Polls have also been reflecting growing public unease. A recent Reuters-Ipsos survey found that 61 percent of Americans believe Trump has become more erratic with age. Even 30 percent of Republicans agreed with that assessment, a number that would have been unthinkable just a couple of years ago.
Beyond the word confusion, Trump’s core drug trafficking claim is also falling apart under factual scrutiny. He has repeatedly insisted, including in a recent Truth Social post, that drugs entering the United States by sea are down by 98.2 percent, framing it as a signature achievement of his administration.
The U.S. Customs and Border Patrol data tells a far more complicated and inconvenient story. In July 2025, CBP seized 223,923 pounds of cocaine, fentanyl, heroin, marijuana, and methamphetamines in open water or near U.S. coastlines. By November 2025, that number had collapsed to just 4,463 pounds, which does produce a drop of roughly 98.2 percent.
But the story doesn’t end there. By March of this year, maritime drug seizures had already climbed back up to 28,500 pounds. The dramatic downward trend that Trump has been celebrating in speeches and social media posts has already reversed itself, and the administration has said nothing about it.
More importantly, experts say the seizure numbers themselves are being fundamentally misread and misrepresented. CBP data only captures what federal agents actually intercept, not the total volume of drugs being moved across borders. A drop in seizures could just as easily mean that more drugs are slipping through undetected.
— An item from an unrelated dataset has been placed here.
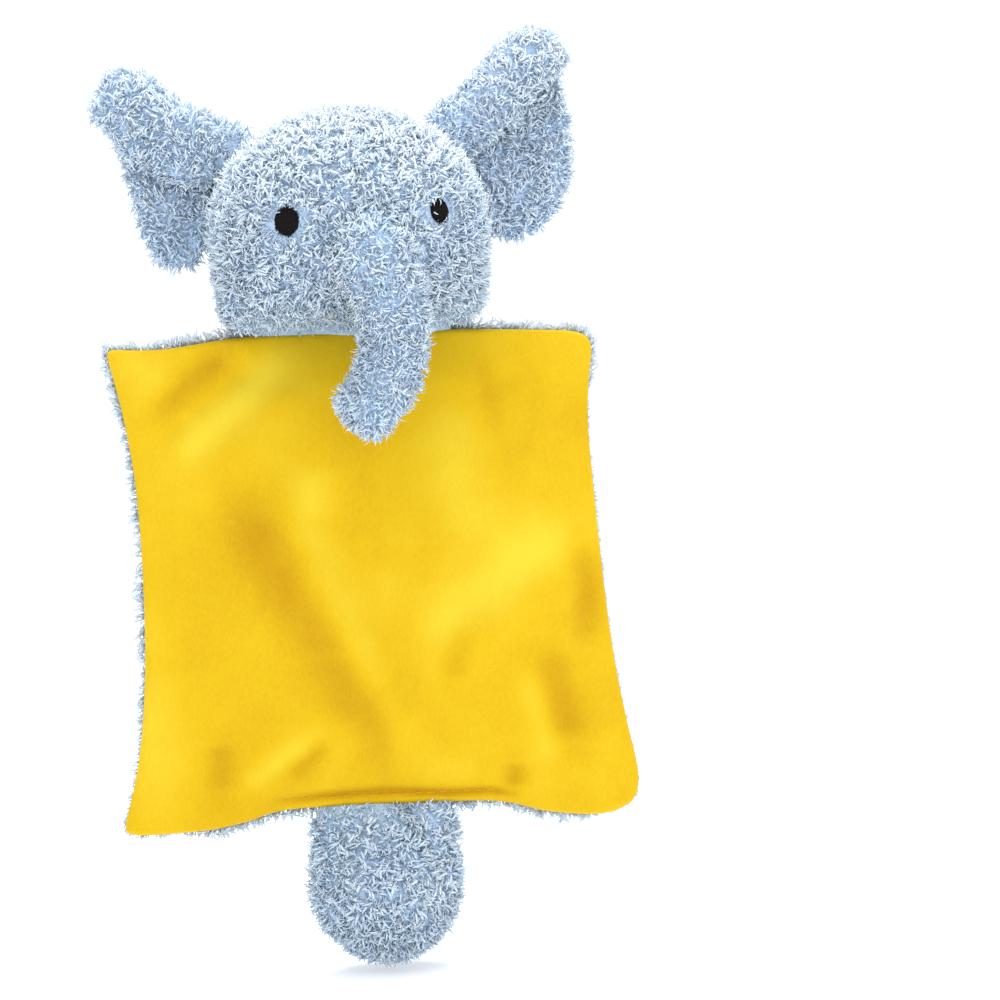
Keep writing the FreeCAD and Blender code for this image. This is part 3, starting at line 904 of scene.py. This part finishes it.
def strokes(lines, x, z):
    # each stroke is strongest along its line and fades out towards its ends
    total = 0.0
    for *line, high, wide in lines:
        curve = [Vector((q[0], 0, q[1])) for q in line]
        best, where = 1e9, 0.0
        for k, (a, b) in enumerate(zip(curve, curve[1:])):
            along = b - a
            f = clamp((Vector((x, 0, z)) - a).dot(along) / along.length_squared)
            far = (Vector((x, 0, z)) - a - along * f).length
            if far < best:
                best, where = far, (k + f) / (len(curve) - 1)
        if best < wide * 3:
            total += high * math.exp(-(best / wide) ** 2) * smooth(min(where, 1 - where), -0.12, 0.22)
    return total


def padShell():
    # front and back sheets sewn together all round; the front one rolls a little over the edge
    bm = bmesh.new()
    bmesh.ops.create_grid(bm, x_segments=pad["cols"], y_segments=pad["rows"], size=1)
    twin = bmesh.ops.duplicate(bm, geom=bm.verts[:] + bm.edges[:] + bm.faces[:])
    backVerts = {g for g in twin["geom"] if isinstance(g, bmesh.types.BMVert)}
    backFaces = [g for g in twin["geom"] if isinstance(g, bmesh.types.BMFace)]
    for f in backFaces:
        f.material_index = 1
    bmesh.ops.reverse_faces(bm, faces=backFaces)
    sewn = []
    for v in bm.verts:
        u, w = (math.copysign(1 - (1 - min(abs(c), 1)) ** 1.2, c) for c in (v.co.x, v.co.y))
        inset = (1 - max(abs(u), abs(w))) * pad["halfWide"]
        bulge = math.sqrt(1 - (1 - clamp(inset / pad["edge"])) ** 2)
        crown = 1 - math.exp(-max(inset - 1, 0) / 10)
        under = 0.987 if v in backVerts else 1 - 0.013 * (1 - clamp(inset / 1.4)) ** 2
        p = padPlace(u * under, w * under)
        if v in backVerts:
            p.y = pad["seamY"] + pad["back"] * bulge + 0.5 * crown
        else:
            p.y = pad["seamY"] - pad["front"] * bulge - pad["crown"] * crown
        v.co = p * mm
        if inset < 0.01:
            sewn.append(v)
    bmesh.ops.remove_doubles(bm, verts=sewn, dist=0.05 * mm)
    mesh = bpy.data.meshes.new("padShell")
    bm.to_mesh(mesh)
    bm.free()
    mesh.materials.append(yellowVelour)
    mesh.materials.append(bluePlush)
    ob = bpy.data.objects.new("padShell", mesh)
    scene.collection.objects.link(ob)
    return ob


def inflate(ob):
    # cloth with pressure: the seam is held and both faces swell
    rest = [v.co.copy() for v in ob.data.vertices]
    sides = {}
    for f in ob.data.polygons:
        for v in f.vertices:
            sides.setdefault(v, set()).add(f.material_index)
    held = ob.vertex_groups.new(name="held")
    held.add([v for v, both in sides.items() if len(both) > 1], 1.0, "REPLACE")
    cloth = ob.modifiers.new("fill", "CLOTH")
    cloth.settings.quality = 5
    cloth.settings.mass = 0.2
    cloth.settings.tension_stiffness = 12
    cloth.settings.compression_stiffness = 12
    cloth.settings.bending_stiffness = 0.3
    cloth.settings.use_pressure = True
    cloth.settings.uniform_pressure_force = pad["pressure"]
    cloth.settings.vertex_group_mass = "held"
    cloth.settings.effector_weights.gravity = 0
    cloth.collision_settings.use_collision = False
    cloth.point_cache.frame_start = 1
    cloth.point_cache.frame_end = pad["frames"]
    for f in range(1, pad["frames"] + 1):
        scene.frame_set(f)
    bake(ob)
    scene.frame_set(1)
    cap = pad["cap"] * mm
    moved = 0.0
    for v, was in zip(ob.data.vertices, rest):
        move = v.co - was
        moved = max(moved, move.length / mm)
        if move.length > cap:
            v.co = was + move * (cap / move.length)
    print(f"pad filled, cloth moved up to {moved:.1f} mm")


def padFinish(ob):
    # one smooth subdivision, then the folds, which move both faces
    sub = ob.modifiers.new("soft", "SUBSURF")
    sub.levels = sub.render_levels = 1
    bake(ob)
    for v in ob.data.vertices:
        x, z = v.co.x / mm, v.co.z / mm
        edge = min(59 - abs(x), 60.5 - abs(z))
        fold = strokes(pad["folds"], x, z) * smooth(edge, -3, 4)
        isFront = v.co.y / mm < pad["seamY"] - 0.2
        v.co.y -= fold * mm * (1.0 if isFront else 0.45)


def padHalf(shell, name, side, material, wall):
    # one face of the filled pad, given its own thickness
    bm = bmesh.new()
    bm.from_mesh(shell.data)
    bmesh.ops.delete(bm, geom=[f for f in bm.faces if f.material_index != side], context="FACES")
    names = ("furry", "pale", "trim", "tone", "along", "side", "nap")
    layers = {n: bm.verts.layers.float.new(n) for n in names}
    layers["lay"] = bm.verts.layers.float_vector.new("lay")
    for v in bm.verts:
        x, z = v.co.x / mm, v.co.z / mm
        rim = smooth(max(abs(x) / 58, abs(z) / 58), 0.93, 1.0)
        # the fringe is short down the right edge and the lower left
        hidden = smooth(x, 50, 56) * smooth(50 - z, 0, 8)
        hidden = max(hidden, 0.8 * smooth(-x, 42, 48) * smooth(-z, -46, -36))
        v[layers["furry"]] = 0.5 + 0.5 * rim
        # painted light: the plush paler near the top edge, where the top light falls
        v[layers["pale"]] = 0.42 + 0.35 * smooth(z, 40, 60)
        v[layers["trim"]] = 1 - 0.55 * rim * hidden
        # bare cloth under the pile: root colour, a little darker, as painted shade in the gaps between locks
        v[layers["tone"]] = 0.3
        v[layers["side"]] = 0.5
        # painted light and shade from those strokes, 0.5 where there is none
        v[layers["nap"]] = clamp(0.5 + 0.8 * strokes(pad["nap"], x, z))
        outwards = Vector((x / 60, 0, z / 60))
        v[layers["lay"]] = Vector((0, 0, -0.15)) + outwards * rim * 1.9 * (1 - 0.6 * hidden)
    for f in bm.faces:
        f.material_index = 0
    outer = set(bm.verts)
    bmesh.ops.solidify(bm, geom=bm.faces[:], thickness=wall * mm)
    for v in bm.verts:
        if v not in outer:
            v[layers["furry"]] = 0.0
    return toObject(inOrder(bm), name, material)


shell = padShell()
inflate(shell)
padFinish(shell)
padFront = padHalf(shell, "padVelourFront", 0, yellowVelour, 0.9)
padBack = padHalf(shell, "padPlushBack", 1, bluePlush, 1.0)
bpy.data.objects.remove(shell)
frontTree = BVHTree.FromPolygons([v.co.copy() for v in padFront.data.vertices],
                                 [p.vertices[:] for p in padFront.data.polygons])
growPile(padBack, spacing=0.3, density=4.2, length=1.05, unruly=0.36, seed=pad["seed"])
for v in padBack.data.vertices:
    # no lock may reach far through the seam to the front
    v.co.y += 0.85 * max(pad["seamY"] * mm - v.co.y, 0)
for ob, nodes in ((padFront, ("pad_front_panel", "pad_wadding", "pad_edge_thread", "neck_seam_thread",
                              "foot_seam_thread")),
                  (padBack, ("pad_back_panel",))):
    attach(ob, "pad")
    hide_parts(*nodes)
print("pad done")


def makeStitches():
    # short topstitches where the pad was closed, each sunk a little at its ends
    row = dict(count=18, first=(-24, -53.1), last=(28, -54.4), long=2.1, thick=0.2, sink=0.24, seed=6)
    rnd = random.Random(row["seed"])
    bm = bmesh.new()
    for k in range(row["count"]):
        f = k / (row["count"] - 1)
        x = row["first"][0] + (row["last"][0] - row["first"][0]) * f
        z = row["first"][1] + (row["last"][1] - row["first"][1]) * f + rnd.uniform(-0.08, 0.08)

        def stitch(a, around, out):
            thin = row["thick"] * math.sin(math.pi * clamp(a, 0.1, 0.9)) ** 0.35
            at = Vector((x + (a - 0.5) * row["long"], -60, z)) * mm
            hit, *_ = frontTree.ray_cast(at, Vector((0, 1, 0)))
            lift = 0.02 - row["sink"] * 4 * (a - 0.5) ** 2
            return hit + Vector((0, -lift - out * thin, around * thin)) * mm

        addThread(bm, 8, 7, stitch)
    bmesh.ops.recalc_face_normals(bm, faces=bm.faces[:])
    ob = toObject(bm, "closingStitches", padThread)
    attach(ob, "pad")
    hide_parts("closing_stitches")


makeStitches()
print("stitches done")


def makeStudio():
    # a round sheet of paper whose rim curves up into a wall
    room = dict(floorZ=-97.5, radius=1700, wallH=900, corner=500)
    bm = bmesh.new()
    bmesh.ops.create_circle(bm, cap_ends=True, segments=96, radius=room["radius"] * mm)
    bmesh.ops.translate(bm, verts=bm.verts, vec=(0, 0, room["floorZ"] * mm))
    rim = [e for e in bm.edges if e.is_boundary]
    up = bmesh.ops.extrude_edge_only(bm, edges=rim)
    bmesh.ops.translate(bm, verts=[g for g in up["geom"] if isinstance(g, bmesh.types.BMVert)],
                        vec=(0, 0, room["wallH"] * mm))
    bend = [e for e in bm.edges if not e.is_boundary and all(v.co.z < 0 for v in e.verts)]
    bmesh.ops.bevel(bm, geom=bend, offset=room["corner"] * mm, offset_type="OFFSET", segments=12, profile=0.5,
                    affect="EDGES", material=-1)
    bmesh.ops.recalc_face_normals(bm, faces=bm.faces[:])
    if bm.faces[0].normal.z < 0:
        bmesh.ops.reverse_faces(bm, faces=bm.faces[:])
    mat, nodes, links, shader = nodeMaterial("studioPaper")
    shader.inputs["Base Color"].default_value = (0.93, 0.94, 0.95, 1)
    shader.inputs["Roughness"].default_value = 0.9
    shader.inputs["Emission Color"].default_value = (1, 1, 1, 1)
    shader.inputs["Emission Strength"].default_value = 0.28
    toObject(bm, "studioFloor", mat)


def makeLight(name, place, aim, size, power, colour=(1, 1, 1)):
    data = bpy.data.lights.new(name, "AREA")
    data.size = size
    data.energy = power
    data.color = colour
    ob = bpy.data.objects.new(name, data)
    ob.location = Vector(place)
    ob.rotation_euler = (Vector(aim) - Vector(place)).to_track_quat("-Z", "Y").to_euler()
    scene.collection.objects.link(ob)


def makeCamera():
    shot = dict(aim=(34.0, -6.0, 17.8), azimuth=-8.5, elevation=0.5, roll=3.0, wide=250.0, lens=80.0)
    data = bpy.data.cameras.new("camera")
    data.lens = shot["lens"]
    data.sensor_width = 36.0
    data.clip_start = 0.01
    data.clip_end = 20
    ob = bpy.data.objects.new("camera", data)
    a, e = math.radians(shot["azimuth"]), math.radians(shot["elevation"])
    back = Vector((math.sin(a) * math.cos(e), -math.cos(a) * math.cos(e), math.sin(e)))
    away = shot["wide"] * mm * shot["lens"] / data.sensor_width
    ob.location = Vector(shot["aim"]) * mm + back * away
    roll = Matrix.Rotation(math.radians(-shot["roll"]), 3, "Z").to_quaternion()
    ob.rotation_euler = ((-back).to_track_quat("-Z", "Y") @ roll).to_euler()
    scene.collection.objects.link(ob)
    scene.camera = ob


makeStudio()
makeLight("keyLight", (-0.25, -0.65, 0.95), (0, 0, 0.05), 0.9, 4.5)
makeLight("fillLight", (0.7, -0.7, 0.25), (0, 0, 0.02), 0.9, 1.9)
makeLight("topLight", (0.05, 0.12, 0.85), (0, 0, 0.08), 0.6, 11.0)
world = bpy.data.worlds.new("studioAir")
world.use_nodes = True
world.node_tree.nodes["Background"].inputs["Color"].default_value = (0.94, 0.97, 1.0, 1)
world.node_tree.nodes["Background"].inputs["Strength"].default_value = 0.42
scene.world = world
scene.view_settings.view_transform = "Standard"
makeCamera()
print("studio done")

bpy.data.collections.remove(tufts)
for ob in [o for o in bpy.data.objects if o.name.startswith("tuft")]:
    bpy.data.objects.remove(ob)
Dessa Bergen-Cico, a professor of public health at Syracuse University who has spent years studying drug trafficking patterns, told U.S. News & World Report that Trump’s framing is misleading at best. The drop in seizures “does not straightforwardly indicate reduced drug flow,” she explained clearly and directly.
“Rather, they reflect a jurisdictional and operational transition in which traditional CBP maritime interdiction has been partially displaced by U.S. military and Coast Guard operations,” Bergen-Cico said. In plain language, fewer CBP seizures may simply mean a different federal agency is now handling the same work, not that fewer drugs are crossing the border.
What began as a strange, three-letter word detour at a Mother’s Day press conference has now cracked open a much wider and more uncomfortable conversation. It is a conversation about Trump’s mental fitness, the reliability of his public statements, and whether the people around him are capable of offering anything more substantive than name-calling when the questions get hard. Based on Wednesday’s performance, from the president and his spokesman alike, the answer is not encouraging.